Bird Of Paradise Pruning Tips

bird-of-paradise-bloom
Image by pizzodisevo

By Nikki Phipps
(Author of The Bulb-o-licious Garden)

While most people know how to grow a bird of paradise, how to trim a bird of paradise plant is another thing. Since these plants are vigorous growers, in the right conditions, pruning birds of paradise is oftentimes necessary. However, it’s a good idea to know the type of paradise plant you have, as bird of paradise pruning tips vary slightly between varieties. Let’s look at how to prune a bird of paradise.

How to Grow a Bird of Paradise

Although adaptable to many soils, bird of paradise grows best in fertile, well-draining soil. This plant also enjoys areas with at least four hours of full sun, but tolerates partial shade. Most common in home and gardens – and partial to humid conditions—is Strelitzia reginae. Yet, there are also desert-thriving bird of paradise plants – the red bird of paradise (Caesaepinia pulcherrima), the yellow bird of paradise (C. gilliesii), and the Mexican bird of paradise (C. mexicana).

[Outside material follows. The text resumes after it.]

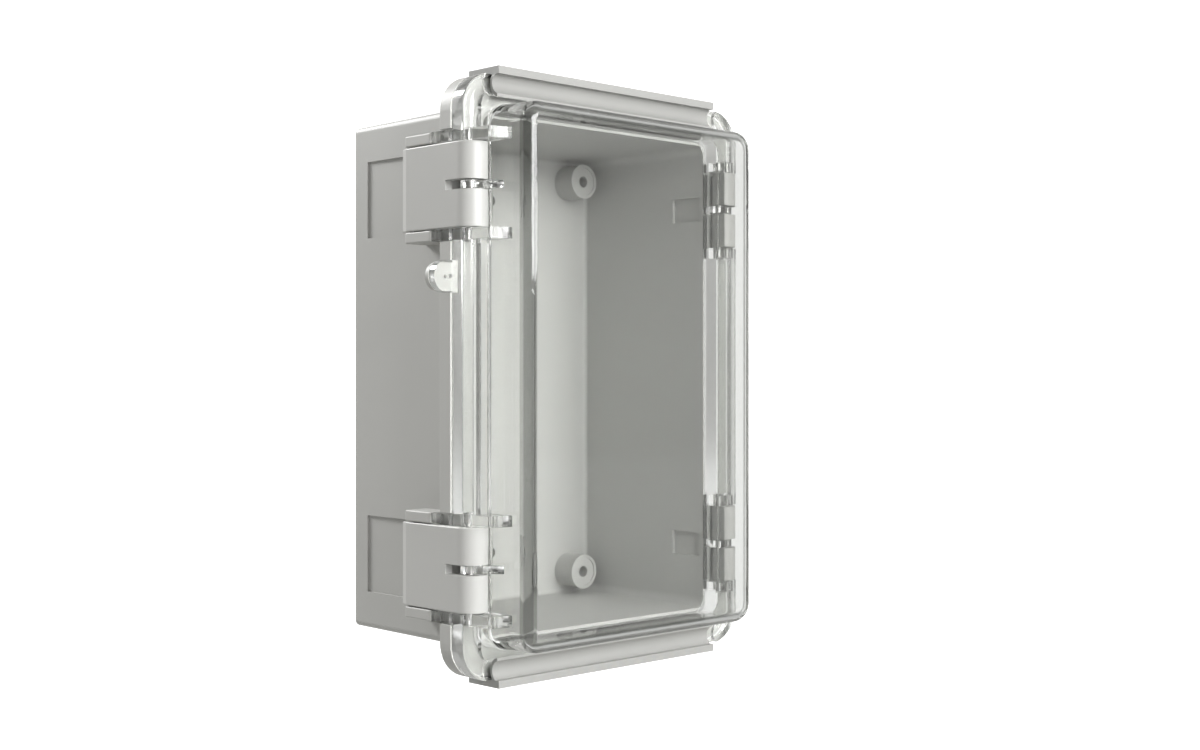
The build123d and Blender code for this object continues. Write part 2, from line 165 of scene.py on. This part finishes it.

How to Prune a Bird of Paradise

While dead leaves and flower stalks should be removed to increase not only its overall appearance, it can also lessen the likelihood for diseases, regardless of variety. However, to get the most from your particular plant, try implementing the bird of paradise pruning tips aimed at the variety in which you are growing. Below are the directions for how to trim a bird of paradise for different varieties:

  • Strelizia – This type of bird of paradise requires little pruning. Any pruning should be done in spring, cutting away faded blooms and flower stalks. In some cases, the plant may require severe pruning during dormancy, cutting back one-half of the branches and vertical growth.
  • Red – Late winter to early spring (after threat of frost has ceased) is the best time to prune this type. Cut it back 6-12 inches above the ground. It may need another trimming in midsummer, depending on its growth.
  • Yellow - This should be done in late winter/early spring as well, but sparingly. Cut away any old blooms. If necessary, the branches can be cut back to half their length.
  • Mexican – Again, like the others, pruning takes place in late winter or early spring. This one is similar to the yellow in that it is done sparingly. Cut away dry flower blooms at the bottom of the plant and prune taller stems so that they are shorter than the plant’s ‘cage.’